Note: Document reference links at the bottom of page in case the links above are broken.
Here is the first test program and sample output of the debug window.
Sample Code #1
Debug window output
The logic of the program #1 is to reset the SCP1000, read the ASIC version, read the status register, write a value to a data register then read it, write and read a number to/from a couple EEPROM locations. These operations would test directly reading and writing to the registers. Writing and reading to the EEPROM locations requires the use of indirect routines.
The BASIC program logic was adapted from VTI's Technical Note TN46 C-code example for SCP1000-D01. The goal was to be able to read and write data to a register. This was pretty straightforward logicwise but I kept getting the same erroneous response/value when I read a register. After a few hours of thinking, reading the datasheet, and analyzing, I traced it down to the SHIFTIN command. From the SCP1000 product specification data sheet it sounds like you would sample the bits on the falling edge of the clock. I figured that would be SHIFTIN mode MSBPOST (data is MSB-first; sample bits after clock pulse). I figured this was sampling the MISO line after the data was shifted out. I changed the mode to MSBPRE and the data appeared. This first test program verified the logic and subroutines for direct write, direct read, indirect write and indirect read.
Some notes about the subroutines. The SCP1000 has both 8 bit and 16 bit registers. I wanted one subroutine to handle both types of registers. The C programming language (as well as other programming languages) allow passing parameters to the subroutines (see TN46 C-code example). PBASIC doesn't allow for passing parameters to subroutines. So I came up with checking the register address in the direct read routine. Normally the NumBits variable is set to 8 bits. If the register address has bit 5 = 1 then its a 16 bit register. I found mentioned in the product specification sheet that 16 bit registers have bit 5 in the address = 1. So I setup an if-then statement to handle 8/16 bit register reads.
The other thing I added was a eeprom flag. The reads & writes to the eeprom are indirect. So if you read/write to a eeprom location, set the eeprom flag before calling the subroutine.

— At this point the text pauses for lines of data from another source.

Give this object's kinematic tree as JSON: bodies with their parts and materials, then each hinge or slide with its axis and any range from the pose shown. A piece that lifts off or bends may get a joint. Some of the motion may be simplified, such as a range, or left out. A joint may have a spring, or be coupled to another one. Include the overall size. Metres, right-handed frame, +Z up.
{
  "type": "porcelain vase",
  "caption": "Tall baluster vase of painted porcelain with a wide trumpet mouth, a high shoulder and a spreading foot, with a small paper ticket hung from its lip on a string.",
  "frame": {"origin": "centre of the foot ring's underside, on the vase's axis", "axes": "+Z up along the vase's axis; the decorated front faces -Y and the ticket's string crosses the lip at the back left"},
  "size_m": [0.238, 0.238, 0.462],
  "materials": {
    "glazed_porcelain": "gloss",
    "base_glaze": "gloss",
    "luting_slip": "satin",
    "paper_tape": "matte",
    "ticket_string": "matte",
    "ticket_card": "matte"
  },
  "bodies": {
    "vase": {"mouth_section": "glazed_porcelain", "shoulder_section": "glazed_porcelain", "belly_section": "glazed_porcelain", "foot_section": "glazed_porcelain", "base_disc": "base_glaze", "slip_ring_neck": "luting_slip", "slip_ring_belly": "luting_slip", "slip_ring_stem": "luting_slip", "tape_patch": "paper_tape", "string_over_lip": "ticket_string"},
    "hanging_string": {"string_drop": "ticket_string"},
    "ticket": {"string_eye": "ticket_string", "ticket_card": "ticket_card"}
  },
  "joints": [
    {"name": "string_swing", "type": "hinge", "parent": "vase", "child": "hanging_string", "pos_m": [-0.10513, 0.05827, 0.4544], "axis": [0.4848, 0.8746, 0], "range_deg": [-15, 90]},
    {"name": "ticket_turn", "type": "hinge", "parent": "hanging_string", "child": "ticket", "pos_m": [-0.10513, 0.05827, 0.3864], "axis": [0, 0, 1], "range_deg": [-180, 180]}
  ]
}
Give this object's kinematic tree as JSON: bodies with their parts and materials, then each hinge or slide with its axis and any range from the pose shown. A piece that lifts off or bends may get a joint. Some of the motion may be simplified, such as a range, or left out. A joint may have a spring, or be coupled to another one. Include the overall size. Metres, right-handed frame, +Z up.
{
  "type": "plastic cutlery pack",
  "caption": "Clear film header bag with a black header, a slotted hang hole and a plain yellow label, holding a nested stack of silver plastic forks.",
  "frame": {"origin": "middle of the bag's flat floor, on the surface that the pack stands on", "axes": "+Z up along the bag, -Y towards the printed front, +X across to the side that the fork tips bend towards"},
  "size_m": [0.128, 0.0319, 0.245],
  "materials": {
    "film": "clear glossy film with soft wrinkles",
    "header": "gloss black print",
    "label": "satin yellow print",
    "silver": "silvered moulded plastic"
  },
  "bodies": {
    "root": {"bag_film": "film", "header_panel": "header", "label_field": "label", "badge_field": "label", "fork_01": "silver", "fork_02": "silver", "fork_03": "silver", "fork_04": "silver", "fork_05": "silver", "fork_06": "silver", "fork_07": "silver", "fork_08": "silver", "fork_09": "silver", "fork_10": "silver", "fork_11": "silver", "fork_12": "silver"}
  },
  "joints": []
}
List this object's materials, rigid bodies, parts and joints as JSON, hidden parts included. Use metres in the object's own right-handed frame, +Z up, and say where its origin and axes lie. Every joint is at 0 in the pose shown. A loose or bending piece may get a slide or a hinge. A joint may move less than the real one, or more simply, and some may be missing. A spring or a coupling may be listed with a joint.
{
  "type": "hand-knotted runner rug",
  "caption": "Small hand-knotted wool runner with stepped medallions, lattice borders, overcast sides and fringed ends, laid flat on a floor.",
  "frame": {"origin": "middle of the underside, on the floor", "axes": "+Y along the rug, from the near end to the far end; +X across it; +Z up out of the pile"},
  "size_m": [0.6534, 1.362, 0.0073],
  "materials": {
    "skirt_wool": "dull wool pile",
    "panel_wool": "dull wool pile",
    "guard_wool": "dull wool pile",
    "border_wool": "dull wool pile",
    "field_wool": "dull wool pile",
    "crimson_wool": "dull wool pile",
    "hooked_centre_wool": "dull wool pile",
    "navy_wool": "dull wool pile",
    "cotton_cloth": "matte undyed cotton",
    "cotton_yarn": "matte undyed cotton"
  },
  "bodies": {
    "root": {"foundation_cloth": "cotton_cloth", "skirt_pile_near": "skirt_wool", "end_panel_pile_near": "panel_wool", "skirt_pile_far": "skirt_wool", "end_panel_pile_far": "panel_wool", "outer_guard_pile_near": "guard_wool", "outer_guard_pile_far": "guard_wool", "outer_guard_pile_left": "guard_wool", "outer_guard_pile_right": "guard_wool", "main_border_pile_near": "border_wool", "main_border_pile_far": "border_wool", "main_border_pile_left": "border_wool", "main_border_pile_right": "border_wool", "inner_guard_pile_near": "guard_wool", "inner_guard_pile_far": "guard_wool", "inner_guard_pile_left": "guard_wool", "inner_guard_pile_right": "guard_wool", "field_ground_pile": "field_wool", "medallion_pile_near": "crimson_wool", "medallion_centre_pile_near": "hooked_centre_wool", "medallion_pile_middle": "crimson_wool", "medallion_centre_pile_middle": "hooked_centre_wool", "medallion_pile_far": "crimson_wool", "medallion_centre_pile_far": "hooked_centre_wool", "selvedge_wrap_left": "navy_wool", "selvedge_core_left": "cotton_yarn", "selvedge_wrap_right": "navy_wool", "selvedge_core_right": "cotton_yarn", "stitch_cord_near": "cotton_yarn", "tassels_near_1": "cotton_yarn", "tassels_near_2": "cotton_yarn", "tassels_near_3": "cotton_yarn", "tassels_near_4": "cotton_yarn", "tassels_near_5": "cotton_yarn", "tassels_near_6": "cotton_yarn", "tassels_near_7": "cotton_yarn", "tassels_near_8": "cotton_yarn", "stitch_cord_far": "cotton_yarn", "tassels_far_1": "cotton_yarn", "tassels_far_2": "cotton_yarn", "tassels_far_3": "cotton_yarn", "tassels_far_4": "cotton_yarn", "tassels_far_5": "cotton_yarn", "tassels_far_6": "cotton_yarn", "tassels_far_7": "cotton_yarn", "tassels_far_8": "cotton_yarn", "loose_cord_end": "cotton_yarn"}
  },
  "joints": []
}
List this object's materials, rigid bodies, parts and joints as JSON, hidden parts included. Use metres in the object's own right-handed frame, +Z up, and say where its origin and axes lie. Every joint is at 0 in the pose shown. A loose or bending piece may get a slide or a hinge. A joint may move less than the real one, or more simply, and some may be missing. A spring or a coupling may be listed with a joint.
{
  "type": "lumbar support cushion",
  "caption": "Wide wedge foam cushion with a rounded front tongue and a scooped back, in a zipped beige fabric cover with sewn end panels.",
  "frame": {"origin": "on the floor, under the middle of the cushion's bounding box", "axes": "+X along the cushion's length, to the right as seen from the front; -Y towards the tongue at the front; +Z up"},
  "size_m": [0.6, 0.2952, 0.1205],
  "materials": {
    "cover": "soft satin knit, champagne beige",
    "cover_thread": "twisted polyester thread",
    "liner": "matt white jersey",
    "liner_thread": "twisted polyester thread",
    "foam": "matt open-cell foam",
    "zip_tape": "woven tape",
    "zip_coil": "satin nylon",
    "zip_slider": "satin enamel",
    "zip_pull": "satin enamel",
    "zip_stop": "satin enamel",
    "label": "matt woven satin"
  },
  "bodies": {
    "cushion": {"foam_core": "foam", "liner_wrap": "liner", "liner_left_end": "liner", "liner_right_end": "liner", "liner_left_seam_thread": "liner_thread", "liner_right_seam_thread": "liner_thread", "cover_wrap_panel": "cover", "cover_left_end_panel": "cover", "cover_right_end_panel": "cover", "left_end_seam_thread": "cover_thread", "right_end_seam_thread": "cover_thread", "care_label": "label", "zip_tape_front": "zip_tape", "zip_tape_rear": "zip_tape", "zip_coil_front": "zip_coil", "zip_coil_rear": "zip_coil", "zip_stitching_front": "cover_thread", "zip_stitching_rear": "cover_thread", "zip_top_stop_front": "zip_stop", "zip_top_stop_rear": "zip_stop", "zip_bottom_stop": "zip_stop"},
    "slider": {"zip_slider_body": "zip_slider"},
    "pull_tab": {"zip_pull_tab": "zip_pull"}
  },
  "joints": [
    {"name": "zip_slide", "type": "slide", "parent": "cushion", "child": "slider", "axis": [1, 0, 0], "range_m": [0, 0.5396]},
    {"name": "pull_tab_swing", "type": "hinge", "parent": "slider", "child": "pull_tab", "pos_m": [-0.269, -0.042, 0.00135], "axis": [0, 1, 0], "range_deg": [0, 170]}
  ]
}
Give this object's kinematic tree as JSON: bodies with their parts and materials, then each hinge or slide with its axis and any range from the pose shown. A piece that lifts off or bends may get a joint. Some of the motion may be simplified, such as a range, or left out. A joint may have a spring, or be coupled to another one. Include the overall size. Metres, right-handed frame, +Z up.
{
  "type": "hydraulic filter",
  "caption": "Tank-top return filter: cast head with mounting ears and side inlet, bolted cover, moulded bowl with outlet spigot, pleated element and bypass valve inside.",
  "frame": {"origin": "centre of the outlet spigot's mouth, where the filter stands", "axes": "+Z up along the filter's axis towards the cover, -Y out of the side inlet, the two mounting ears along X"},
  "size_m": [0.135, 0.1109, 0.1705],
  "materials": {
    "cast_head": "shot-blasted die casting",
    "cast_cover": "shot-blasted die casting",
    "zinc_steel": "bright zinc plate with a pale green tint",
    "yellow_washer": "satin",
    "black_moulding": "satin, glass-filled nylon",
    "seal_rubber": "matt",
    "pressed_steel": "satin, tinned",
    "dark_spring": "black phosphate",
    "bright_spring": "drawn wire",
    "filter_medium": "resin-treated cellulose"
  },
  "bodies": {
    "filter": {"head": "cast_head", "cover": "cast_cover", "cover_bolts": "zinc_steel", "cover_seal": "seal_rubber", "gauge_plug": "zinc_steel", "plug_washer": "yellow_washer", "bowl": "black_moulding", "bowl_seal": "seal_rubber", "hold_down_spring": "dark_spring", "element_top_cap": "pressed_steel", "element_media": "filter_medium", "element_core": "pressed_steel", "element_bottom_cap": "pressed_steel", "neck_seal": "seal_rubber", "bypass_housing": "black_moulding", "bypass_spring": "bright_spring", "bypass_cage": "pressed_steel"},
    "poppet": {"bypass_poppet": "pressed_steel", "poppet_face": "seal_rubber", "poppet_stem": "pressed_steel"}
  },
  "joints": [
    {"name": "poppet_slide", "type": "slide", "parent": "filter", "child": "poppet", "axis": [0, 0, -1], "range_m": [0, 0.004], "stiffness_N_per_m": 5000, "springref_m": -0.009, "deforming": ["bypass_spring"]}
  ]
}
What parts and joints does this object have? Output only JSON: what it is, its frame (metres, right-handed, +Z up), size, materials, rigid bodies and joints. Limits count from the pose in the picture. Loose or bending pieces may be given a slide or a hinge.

The next step would be to change the program to read the 15-bit temperature and 17-bit pressure. Here's the sample program I came up with.
The program should have enough detail of what is happening. Here's a couple things about the temperature. First I only assumed the temperature value was positive. I'll add the logic to handle negative temperatures in version #3 (Sample Code #3). The other thing is the decimal output. According to the data sheet, you take the decimal value read from the temperature register and divide by 20 to get degrees C. Since the Stamp only does integer math, I multiply the number by 10 before dividing by 20 to get tenths of a degree.
For example, the value from the sensor is 419.
temperature C = 419/20 = 20.95
Integer math would yield 419/20 = 20
Multiply sensor temperature value by 10 (419 * 10)/20 = 209
This allows you to see the tenths of a degree without the decimal point.
This next program (sample code 3) continuously reads & displays the temperature and pressure. You can also select the measurement mode. I pretty much followed the logic of the TN46 C-code example.
Here's the outline of the program
Define variables
initialize:
Reset SCP1000 ASIC
Set low noise mode
Stop the current mode
Set measurement mode (hi-res, hi speed or ultra low power)
Read ASIC revision
Read status register
main:
read temperature
read pressure
goto main
There are a number of comments and debug statements that I used for debugging. Most are remarked out. I found that the sensor is quite responsive to temperature changes.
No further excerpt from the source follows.